JOB
Write out, word for word, only the data from its first line to the line containing "return tube_along(Part.Wire(rounded_edges(side_points) +".

_ _ _ _ _

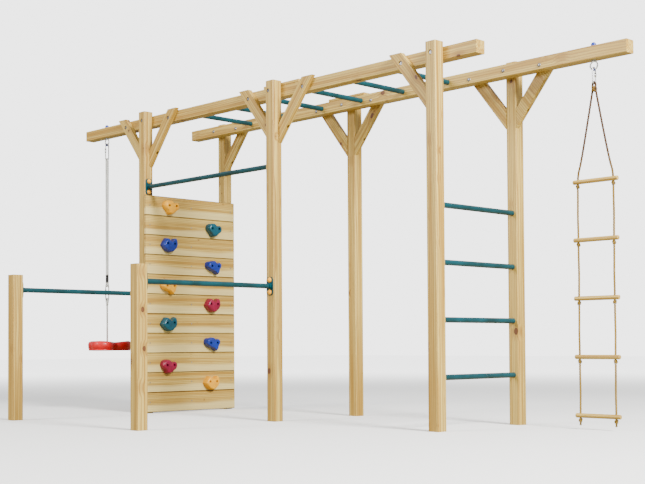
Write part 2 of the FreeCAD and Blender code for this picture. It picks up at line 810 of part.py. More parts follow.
def rounded_edges(points):
    """Straight runs through the points, joined by arcs as large as the runs beside them allow."""
    edges, start = [], points[0]
    for before, corner, after in zip(points, points[1:], points[2:]):
        into, out = (corner - before), (after - corner)
        half_turn = into.getAngle(out) / 2
        cut = 0.45 * min(into.Length, out.Length)
        radius = cut / math.tan(half_turn)
        print(f"rope bend radius {radius:.0f} mm")
        into, out = into.normalize(), out.normalize()
        begin, end = corner - into * cut, corner + out * cut
        inward = (out - into).normalize()
        middle = corner + inward * (radius / math.cos(half_turn) - radius)
        edges += [Part.LineSegment(start, begin).toShape(), Part.Arc(begin, middle, end).toShape()]
        start = end
    edges.append(Part.LineSegment(start, points[-1]).toShape())
    return edges


def hanging_loop(side_points, turn_point, diameter):
    """A tube up one side, round a half turn through turn_point and down the mirrored side."""
    mirrored = [Vector(-point.x, point.y, point.z) for point in reversed(side_points)]
    turn = Part.Arc(side_points[-1], turn_point, mirrored[0]).toShape()
    return tube_along(Part.Wire(rounded_edges(side_points) + [turn] + rounded_edges(mirrored)), diameter)


def make_knot(diameter, middle):
    """A ball for a knot, with its poles to the sides, clear of the rope through it."""
    return Part.makeSphere(diameter / 2, middle, Vector(0, 1, 0))


def make_link(top_z, length, wire, radius, middle):
    """A stadium-shaped link of round wire in the plane of Y and Z, hanging down from top_z."""
    upper, lower = top_z - radius, top_z - length + radius
    left, right = -radius, radius
    corners = [Vector(0, right, lower), Vector(0, right, upper), Vector(0, left, upper), Vector(0, left, lower)]
    edges = [
        Part.LineSegment(corners[0], corners[1]).toShape(),
        Part.Arc(corners[1], Vector(0, 0, top_z), corners[2]).toShape(),
        Part.LineSegment(corners[2], corners[3]).toShape(),
        Part.Arc(corners[3], Vector(0, 0, top_z - length), corners[0]).toShape(),
    ]
    halves = []
    for pair in (edges[:2], edges[2:]):
        halves.append(tube_along(Part.Wire(pair), wire))
    link = halves[0].fuse(halves[1]).removeSplitter()
    link.translate(Vector(middle.x, middle.y, 0))
    return link


def carabiner_top():
    """Height of the middle of a carabiner's top wire, resting in its eye."""
    return eye_foot_z + size("bush_diameter") / 2 + size("link_clearance") + size("carabiner_wire") / 2


def build_carabiners():
    for place_name in ("swing", "ladder"):
        middle = Vector(eye_x[place_name], eye_y[place_name], 0)
        link = make_link(carabiner_top(), size(f"{place_name}_carabiner_length"), size("carabiner_wire"),
                         size("carabiner_radius"), middle)
        keep(f"{place_name}_carabiner", group(f"{place_name}_carabiner", [link]))


def build_swing():
    middle = Vector(eye_x["swing"], eye_y["swing"], 0)
    rope = size("swing_rope")
    top_z = carabiner_top() - size("swing_carabiner_length")
    saddle = size("carabiner_wire") / 2 + size("saddle_clearance") + rope / 2
    strand = size("sleeve_strand_gap") / 2
    sleeve_top = size("sleeve_top")
    sleeve_bottom = sleeve_top - size("sleeve_length")
    hook_z = size("hook_top")
    # the looped upper rope: both strands, over the carabiner and round the hook
    joint_z = sleeve_top - size("sleeve_length") / 2
    crown = hanging_loop([Vector(-strand, 0, joint_z), Vector(-strand, 0, sleeve_top + 30), Vector(-saddle, 0, top_z - 60),
                          Vector(-saddle, 0, top_z)], Vector(0, 0, top_z + saddle), rope)
    heel = hanging_loop([Vector(-strand, 0, joint_z), Vector(-strand, 0, sleeve_bottom - 3),
                         Vector(-saddle, 0, hook_z + 6), Vector(-saddle, 0, hook_z)],
                        Vector(0, 0, hook_z - saddle), rope)
    upper = crown.fuse(heel).removeSplitter()
    upper.translate(middle)
    keep("swing_upper_rope", group("swing_upper_rope", [upper]))
    # crimped sleeve round both strands
    body = Part.makeBox(size("sleeve_width"), size("sleeve_depth"), size("sleeve_length"),
                        Vector(-size("sleeve_width") / 2, -size("sleeve_depth") / 2, sleeve_bottom))
    upright = [edge for edge in body.Edges if abs(edge.tangentAt(edge.FirstParameter).z) > 0.9]
    body = body.makeFillet(size("sleeve_depth") / 2 - 0.5, upright)
    body.translate(middle)
    keep("swing_sleeve", group("swing_sleeve", [body.cut(upper)]))
    hook = make_link(hook_z, size("hook_length"), size("hook_wire"), size("hook_radius"), middle)
    keep("swing_hook", group("swing_hook", [hook]))
    # lower rope: an eye round the hook, a straight drop through the seat and a knot under it
    low_z = hook_z - size("hook_length")
    seat_bottom = size("seat_top") - size("seat_thickness")
    knot_z = seat_bottom + size("seat_hub_rise") - size("seat_knot") / 2 - size("knot_clearance")
    eye = Part.makeTorus(saddle, rope / 2, Vector(0, 0, low_z), Vector(0, 1, 0))
    drop = straight_tube(Vector(0, 0, knot_z), Vector(0, 0, low_z - saddle), rope)
    knot = Part.makeSphere(size("seat_knot") / 2, Vector(0, 0, knot_z))
    lower = eye.fuse([drop, knot]).removeSplitter()
    lower.translate(middle)
    keep("swing_lower_rope", group("swing_lower_rope", [lower]))
    keep("swing_seat", group("swing_seat", [make_seat(middle)]))


def straight_tube(start, end, diameter):
    along = end - start
    return cylinder(diameter, along.Length, start, along)


def make_lobes(bottom, height, inset, round_over):
    """Three-lobed block on bottom, drawn in all round by inset, with its upper rim rounded."""
    reach, radius = size("seat_lobe_reach"), size("seat_lobe_radius") - inset
    solid = cylinder(2 * (reach - inset), height, Vector(0, 0, bottom))
    for i in range(3):
        turn = math.radians(size("seat_turn") + i * 120)
        lobe = Vector(reach * math.cos(turn), reach * math.sin(turn), bottom)
        solid = solid.fuse(cylinder(2 * radius, height, lobe))
    solid = solid.removeSplitter()
    rim = [edge for edge in solid.Edges if edge.BoundBox.ZMin > bottom + height - 0.01]
    return solid.makeFillet(round_over, rim)


def make_seat(middle):
    """Moulded disc seat: a shell open below, with a short hub that the rope goes through and its knot under the hub."""
    bottom = size("seat_top") - size("seat_thickness")
    wall = size("seat_wall")
    outer = make_lobes(bottom, size("seat_thickness"), 0, size("seat_round"))
    inner = make_lobes(bottom, size("seat_thickness") - wall, wall, size("seat_round") - wall)
    rise = size("seat_hub_rise")
    hub = cylinder(size("seat_hub"), size("seat_thickness") - wall - rise, Vector(0, 0, bottom + rise))
    seat = outer.cut(inner.cut(hub))
    seat = seat.cut(cylinder(size("seat_bore"), size("seat_thickness"), Vector(0, 0, bottom)))
    seat.translate(middle)
    return seat


def rope_rung_height(number):
    """Height of a rope ladder rung, counted from 1 at the top."""
    return size("rope_ladder_top_rung") - (number - 1) * size("rope_ladder_pitch")


def knot_height(number):
    """Height of the middle of the knots under a rope ladder rung."""
    return rope_rung_height(number) - (size("ladder_rung_thickness") + size("knot")) / 2 - size("knot_clearance")


def build_rope_ladder():
    middle = Vector(eye_x["ladder"], eye_y["ladder"], 0)
    rope = size("ladder_rope")
    half = size("ladder_rope_spacing") / 2
    # turned wooden rungs with a hole near each end
    for number in range(1, ROPE_LADDER_RUNG_COUNT + 1):
        z = rope_rung_height(number)
        length, thick = size("ladder_rung_length"), size("ladder_rung_thickness")
        rung = cylinder(thick, length, Vector(-length / 2, 0, z), Vector(1, 0, 0))
        ends = [edge for edge in rung.Edges if edge.BoundBox.XLength < 0.01]
        rung = rung.makeFillet(4, ends)
        for side in (-1, 1):
            rung = rung.cut(cylinder(size("rope_hole"), 2 * thick, Vector(side * half, 0, z - thick)))
        rung.translate(middle)
        keep(f"rope_ladder_rung_{number}", group(f"rope_ladder_rung_{number}", [rung]))
    # top rope: one rope from knot to knot, over the carabiner, gathered in a knot below it
    crown_z = carabiner_top() - size("ladder_carabiner_length")
    saddle = size("carabiner_wire") / 2 + size("saddle_clearance") + rope / 2
    gather_z = crown_z - size("top_knot_below")
    side = [Vector(-half, 0, knot_height(1)), Vector(-half, 0, rope_rung_height(1) + size("ladder_rung_thickness")),
            Vector(-saddle, 0, gather_z), Vector(-saddle, 0, crown_z)]
    top_rope = hanging_loop(side, Vector(0, 0, crown_z + saddle), rope)
    knots = [make_knot(size("top_knot"), Vector(0, 0, gather_z))]
    knots += [make_knot(size("knot"), Vector(way * half, 0, knot_height(1))) for way in (-1, 1)]
    top_rope = top_rope.fuse(knots)
    top_rope.translate(middle)
    keep("rope_ladder_top_rope", group("rope_ladder_top_rope", [top_rope]))
    # lengths of rope between the rungs, each with its knot under the lower rung
    for number in range(2, ROPE_LADDER_RUNG_COUNT + 1):
        for side, word in ((-1, "left"), (1, "right")):
            start_z = knot_height(number - 1) - size("knot") / 2 - size("knot_clearance")
            end = Vector(side * half, 0, knot_height(number))
            if number == ROPE_LADDER_RUNG_COUNT:
                bottom = end - Vector(0, 0, size("knot") / 2 + size("rope_tail"))
            else:
                bottom = end
            piece = straight_tube(bottom, Vector(side * half, 0, start_z), rope)
            piece = piece.fuse(make_knot(size("knot"), end)).removeSplitter()
            piece.translate(middle)
            name = f"rope_ladder_rope_{word}_{number}"
            keep(name, group(name, [piece]))


def check_document():
    doc.recompute()
    for thing in doc.Objects:
        wrong = [state for state in thing.State if state in ("Invalid", "Error")]
        if wrong:
            raise RuntimeError(f"{thing.Name}: {wrong}")
    for name, thing in nodes.items():
        if thing.Shape.isNull() or not thing.Shape.isValid() or not thing.Shape.Solids:
            raise RuntimeError(f"{name}: shape is null, not valid or holds no solid")


plan_frame_fasteners()
plan_wall_fasteners()
plan_splice_screws()
plan_bar_screws()
plan_eye_holes()
plan_rung_sockets()
build_posts()
build_beams()
build_splice_plates()
build_braces()
build_rungs()
build_bars()
build_wall_boards()
build_batten()
build_holds()
build_eye_bolts()
build_carabiners()
build_swing()
build_rope_ladder()
keep("frame_bolts", group("frame_bolts", bolt_solids))
keep("wood_screws", group("wood_screws", screw_solids))
check_document()

os.makedirs("parts", exist_ok=True)
for name, thing in nodes.items():
    thing.Shape.exportStep(f"parts/{name}.step")
    print(f"{name}: {len(thing.Shape.Solids)} solids, {thing.Shape.Volume / 1000:.1f} cm3")
print(f"{len(nodes)} nodes")
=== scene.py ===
"""Looks for a set of wooden monkey bars: pine, painted tube, moulded plastic, zinc-plated fittings and twisted rope.

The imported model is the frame. Its timber, tube and fittings are dressed where they are, and the ropes, knots, snap
links, climbing holds and disc seat are modelled here around it. Everything is in metres, in the frame of the model:
+X runs along the beams to the rope ladder, +Y from the front row of posts to the back row, and +Z is up.
"""

import json
import logging
import math
from dataclasses import dataclass, field
from enum import Enum
from typing import Iterable, Optional, Sequence, Union

import bmesh
import bpy
from mathutils import Matrix, Vector


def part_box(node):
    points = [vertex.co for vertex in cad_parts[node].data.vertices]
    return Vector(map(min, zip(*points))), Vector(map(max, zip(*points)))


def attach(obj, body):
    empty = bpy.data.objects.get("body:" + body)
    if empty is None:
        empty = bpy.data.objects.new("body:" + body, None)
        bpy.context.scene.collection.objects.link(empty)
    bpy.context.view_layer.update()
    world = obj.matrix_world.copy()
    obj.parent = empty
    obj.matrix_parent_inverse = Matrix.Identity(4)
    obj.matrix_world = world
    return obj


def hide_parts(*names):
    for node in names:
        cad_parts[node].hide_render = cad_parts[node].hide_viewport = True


logging.basicConfig(level=logging.INFO, format="%(levelname)s %(message)s")
log = logging.getLogger("monkey_bars")

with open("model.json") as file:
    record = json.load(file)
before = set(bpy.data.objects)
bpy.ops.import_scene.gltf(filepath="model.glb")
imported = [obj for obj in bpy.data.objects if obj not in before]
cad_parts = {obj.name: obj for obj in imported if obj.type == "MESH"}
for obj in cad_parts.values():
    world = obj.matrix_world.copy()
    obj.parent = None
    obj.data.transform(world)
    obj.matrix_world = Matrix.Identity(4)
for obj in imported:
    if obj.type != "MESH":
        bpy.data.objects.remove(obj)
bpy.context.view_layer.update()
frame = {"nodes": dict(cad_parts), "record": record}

Colour = tuple[float, float, float]
Number = Union[float, "Flow"]

# three strands make a rope: shares of its diameter
STRAND_OFFSET = 0.235
STRAND_RADIUS = 0.262
STRAND_LAY = 3.4
ROUTE_STEP = 0.34
GOLDEN_ANGLE = 2.399963
LYING = Matrix.Rotation(math.pi / 2, 3, "Y")


# ---- shader maths ----------------------------------------------------------------------------------------------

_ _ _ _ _

COMPLETE RESPONSE
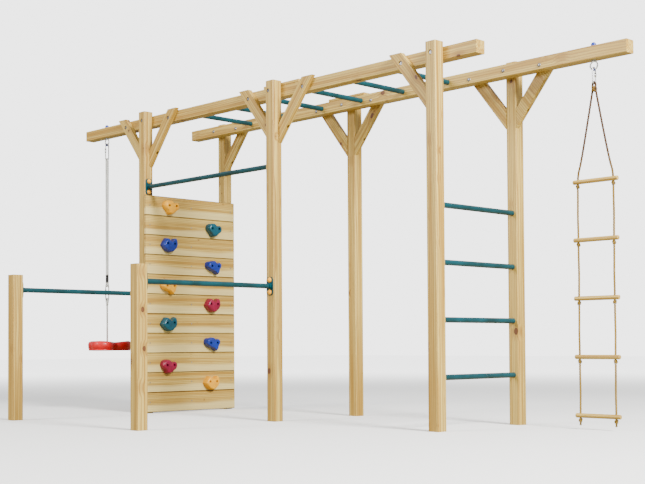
Write part 2 of the FreeCAD and Blender code for this picture. It picks up at line 810 of part.py. More parts follow.
def rounded_edges(points):
    """Straight runs through the points, joined by arcs as large as the runs beside them allow."""
    edges, start = [], points[0]
    for before, corner, after in zip(points, points[1:], points[2:]):
        into, out = (corner - before), (after - corner)
        half_turn = into.getAngle(out) / 2
        cut = 0.45 * min(into.Length, out.Length)
        radius = cut / math.tan(half_turn)
        print(f"rope bend radius {radius:.0f} mm")
        into, out = into.normalize(), out.normalize()
        begin, end = corner - into * cut, corner + out * cut
        inward = (out - into).normalize()
        middle = corner + inward * (radius / math.cos(half_turn) - radius)
        edges += [Part.LineSegment(start, begin).toShape(), Part.Arc(begin, middle, end).toShape()]
        start = end
    edges.append(Part.LineSegment(start, points[-1]).toShape())
    return edges


def hanging_loop(side_points, turn_point, diameter):
    """A tube up one side, round a half turn through turn_point and down the mirrored side."""
    mirrored = [Vector(-point.x, point.y, point.z) for point in reversed(side_points)]
    turn = Part.Arc(side_points[-1], turn_point, mirrored[0]).toShape()
    return tube_along(Part.Wire(rounded_edges(side_points) + [turn] + rounded_edges(mirrored)), diameter)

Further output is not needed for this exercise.